Provided data:

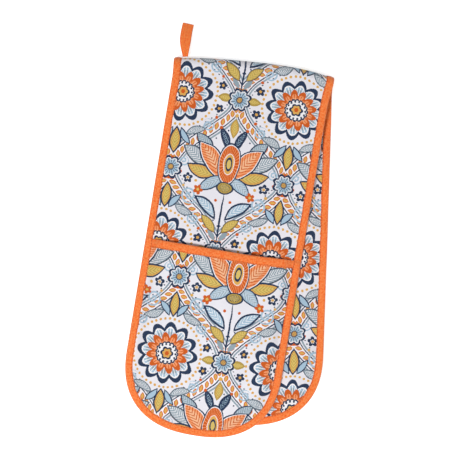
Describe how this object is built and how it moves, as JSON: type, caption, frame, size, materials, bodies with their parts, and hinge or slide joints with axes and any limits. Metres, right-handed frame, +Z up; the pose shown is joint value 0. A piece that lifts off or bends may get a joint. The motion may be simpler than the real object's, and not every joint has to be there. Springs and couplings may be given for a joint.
{
  "type": "double oven glove",
  "caption": "Double oven glove folded in half: a long quilted strip of printed cotton with bound edges, a hand pocket outside each rounded end and a hanging loop at the fold",
  "frame": {"origin": "centre of the underside of the folded glove's bounding box, on the table", "axes": "+Y from the rounded ends to the fold, +Z up from the table, X across the glove along the fold"},
  "size_m": [0.2312, 0.4824, 0.0309],
  "materials": {
    "print": "printed plain-weave cotton, matt",
    "lining": "plain cotton, matt",
    "wadding": "needled cotton wadding, matt",
    "binding": "folded cotton tape, matt",
    "loop_tape": "woven cotton tape, matt"
  },
  "bodies": {
    "back_pocket": {"back_pocket_cover": "print", "back_pocket_wadding": "wadding", "back_pocket_lining": "lining", "back_mouth_binding": "binding"},
    "back_half": {"back_outer_cover": "print", "back_wadding": "wadding", "back_inner_cover": "print", "back_edge_binding": "binding"},
    "fold_band": {"fold_outer_cover": "print", "fold_wadding": "wadding", "fold_inner_cover": "print", "fold_binding_left": "binding", "fold_binding_right": "binding"},
    "front_half": {"front_outer_cover": "print", "front_wadding": "wadding", "front_inner_cover": "print", "front_edge_binding": "binding"},
    "front_pocket": {"front_pocket_cover": "print", "front_pocket_wadding": "wadding", "front_pocket_lining": "lining", "front_mouth_binding": "binding"},
    "loop": {"hanging_loop": "loop_tape"}
  },
  "joints": [
    {"name": "back_pocket_open", "type": "hinge", "parent": "back_pocket", "child": "back_half", "pos_m": [0.02844, -0.21434, 0.0008], "axis": [0.9978, 0.0663, 0], "range_deg": [0, 10]},
    {"name": "fold_lower", "type": "hinge", "parent": "back_half", "child": "fold_band", "pos_m": [0.00056, 0.20025, 0.00308], "axis": [-1, 0, 0], "range_deg": [0, 88]},
    {"name": "fold_upper", "type": "hinge", "parent": "fold_band", "child": "front_half", "pos_m": [0.00056, 0.20025, 0.01792], "axis": [-1, 0, 0], "range_deg": [0, 88]},
    {"name": "front_pocket_open", "type": "hinge", "parent": "front_half", "child": "front_pocket", "pos_m": [-0.02844, -0.2313, 0.01446], "axis": [0.9974, -0.0662, 0.0288], "range_deg": [0, 10]},
    {"name": "loop_swing", "type": "hinge", "parent": "fold_band", "child": "loop", "pos_m": [0.00056, 0.20122, 0.0105], "axis": [1, 0, 0], "range_deg": [0, 65]}
  ],
  "couplings": [
    {"joint": "fold_upper", "follows": "fold_lower", "ratio": 1}
  ]
}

What the task requires:
Restate the data above word for word, please.

Response below:
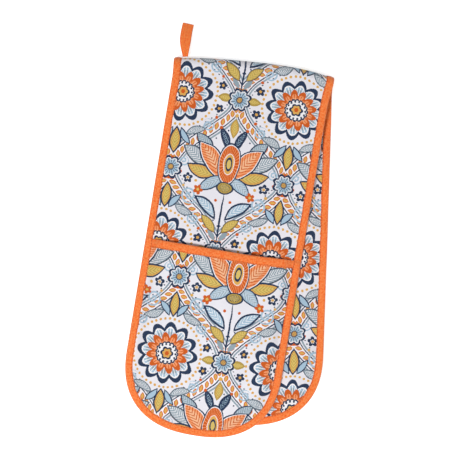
Describe how this object is built and how it moves, as JSON: type, caption, frame, size, materials, bodies with their parts, and hinge or slide joints with axes and any limits. Metres, right-handed frame, +Z up; the pose shown is joint value 0. A piece that lifts off or bends may get a joint. The motion may be simpler than the real object's, and not every joint has to be there. Springs and couplings may be given for a joint.
{
  "type": "double oven glove",
  "caption": "Double oven glove folded in half: a long quilted strip of printed cotton with bound edges, a hand pocket outside each rounded end and a hanging loop at the fold",
  "frame": {"origin": "centre of the underside of the folded glove's bounding box, on the table", "axes": "+Y from the rounded ends to the fold, +Z up from the table, X across the glove along the fold"},
  "size_m": [0.2312, 0.4824, 0.0309],
  "materials": {
    "print": "printed plain-weave cotton, matt",
    "lining": "plain cotton, matt",
    "wadding": "needled cotton wadding, matt",
    "binding": "folded cotton tape, matt",
    "loop_tape": "woven cotton tape, matt"
  },
  "bodies": {
    "back_pocket": {"back_pocket_cover": "print", "back_pocket_wadding": "wadding", "back_pocket_lining": "lining", "back_mouth_binding": "binding"},
    "back_half": {"back_outer_cover": "print", "back_wadding": "wadding", "back_inner_cover": "print", "back_edge_binding": "binding"},
    "fold_band": {"fold_outer_cover": "print", "fold_wadding": "wadding", "fold_inner_cover": "print", "fold_binding_left": "binding", "fold_binding_right": "binding"},
    "front_half": {"front_outer_cover": "print", "front_wadding": "wadding", "front_inner_cover": "print", "front_edge_binding": "binding"},
    "front_pocket": {"front_pocket_cover": "print", "front_pocket_wadding": "wadding", "front_pocket_lining": "lining", "front_mouth_binding": "binding"},
    "loop": {"hanging_loop": "loop_tape"}
  },
  "joints": [
    {"name": "back_pocket_open", "type": "hinge", "parent": "back_pocket", "child": "back_half", "pos_m": [0.02844, -0.21434, 0.0008], "axis": [0.9978, 0.0663, 0], "range_deg": [0, 10]},
    {"name": "fold_lower", "type": "hinge", "parent": "back_half", "child": "fold_band", "pos_m": [0.00056, 0.20025, 0.00308], "axis": [-1, 0, 0], "range_deg": [0, 88]},
    {"name": "fold_upper", "type": "hinge", "parent": "fold_band", "child": "front_half", "pos_m": [0.00056, 0.20025, 0.01792], "axis": [-1, 0, 0], "range_deg": [0, 88]},
    {"name": "front_pocket_open", "type": "hinge", "parent": "front_half", "child": "front_pocket", "pos_m": [-0.02844, -0.2313, 0.01446], "axis": [0.9974, -0.0662, 0.0288], "range_deg": [0, 10]},
    {"name": "loop_swing", "type": "hinge", "parent": "fold_band", "child": "loop", "pos_m": [0.00056, 0.20122, 0.0105], "axis": [1, 0, 0], "range_deg": [0, 65]}
  ],
  "couplings": [
    {"joint": "fold_upper", "follows": "fold_lower", "ratio": 1}
  ]
}